Suggested — wrong arch
tei :89-latestCC 8.9 · Ada Lovelace
Shipped — right arch
tei :86-1.9CC 8.6 · Ampere · RTX 3090 Ti
§ VIII

The self-test ledger

Test Path under test Latency Result
Direct provider · embed_queryTeiEmbeddingProvider61 mspass
Direct provider · embed_texts × 16TeiEmbeddingProvider110 mspass
Factory resolves from envSettings → create_embedding_provider33 mspass
Qdrant round-trip · storeQdrantMemoryStore.store70 mspass
Qdrant round-trip · findQdrantMemoryStore.find39 mspass
MCP layer compatibilitymcp__qmem-memory__*pass
claude_code hook envclaude_post_tool_hook.sh47 mspass
codex hook envcodex_wrapper.sh52 mspass
gemini_cli hook envgemini_post_tool_hook.sh53 mspass
opencode hook envopencode_wrapper.sh53 mspass
Cross-agent retrieval · 4 recordssemantic search · score > 0.89< 50 mspass
§ IX

If this must be undone

Every config file was copied aside before the flip. Reverting is a three-step recipe.

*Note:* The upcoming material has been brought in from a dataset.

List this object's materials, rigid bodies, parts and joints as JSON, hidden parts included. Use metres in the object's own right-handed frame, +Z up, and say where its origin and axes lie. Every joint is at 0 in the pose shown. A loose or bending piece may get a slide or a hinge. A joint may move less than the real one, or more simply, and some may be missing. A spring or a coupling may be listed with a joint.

  1. Stop the TEI container: docker stop tei-qwen3

  2. Restore the configuration from backup — copy each file back from /root/.qmem-tei-migration-backup/ to its original path (.claude.json, codex config.toml, gemini settings.json, opencode.jsonc, qmem-hook.js), and restore scripts.bak/. into /root/qdrant-memory-mcp/scripts/.

  3. Start a new session in each of the four CLI agents. Fresh processes read the restored env and return to Ollama. Existing long-running sessions were using Ollama throughout — nothing to interrupt.